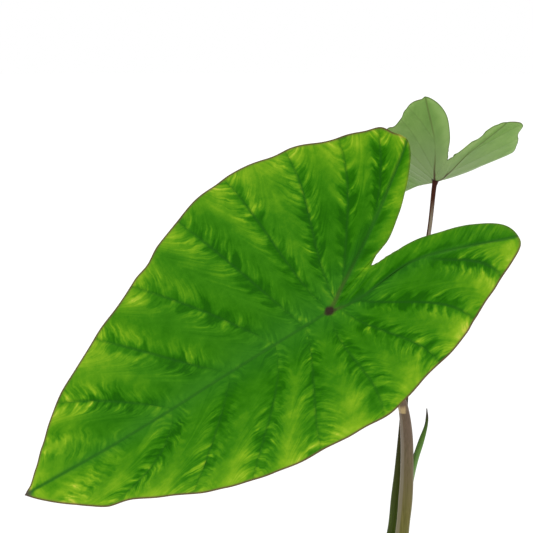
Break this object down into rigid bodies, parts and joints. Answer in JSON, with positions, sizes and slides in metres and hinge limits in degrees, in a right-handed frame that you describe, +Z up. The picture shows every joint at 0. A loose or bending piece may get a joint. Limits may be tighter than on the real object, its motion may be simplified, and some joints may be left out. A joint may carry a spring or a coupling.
{
  "type": "potted colocasia",
  "caption": "Potted aroid house plant: long-stalked heart-shaped veined leaves rise from a corm in soil, in a plain tapered nursery pot that stands on a flat surface.",
  "frame": {"origin": "centre of the pot's underside, on the surface that the pot stands on", "axes": "+Z up, -Y towards the side that the large leaf faces, +X to the right seen from there"},
  "size_m": [0.2775, 0.2647, 0.4799],
  "materials": {
    "pot_plastic": "matte",
    "potting_mix": "matte",
    "corm_skin": "matte",
    "large_petiole": "satin",
    "small_petiole": "satin",
    "large_leaf": "satin",
    "small_leaf": "matte",
    "rolled_leaf": "satin"
  },
  "bodies": {
    "root": {"pot": "pot_plastic", "soil": "potting_mix", "corm": "corm_skin", "petiole_1": "large_petiole", "petiole_2": "small_petiole", "leaf_1_blade": "large_leaf", "leaf_2_blade": "small_leaf", "new_leaf": "rolled_leaf"}
  },
  "joints": []
}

WHAT IS REQUIRED:
Take every line from the data above that holds "bodies" and copy it out.

REPLY TO THE TASK:
Break this object down into rigid bodies, parts and joints. Answer in JSON, with positions, sizes and slides in metres and hinge limits in degrees, in a right-handed frame that you describe, +Z up. The picture shows every joint at 0. A loose or bending piece may get a joint. Limits may be tighter than on the real object, its motion may be simplified, and some joints may be left out. A joint may carry a spring or a coupling.
  "bodies": {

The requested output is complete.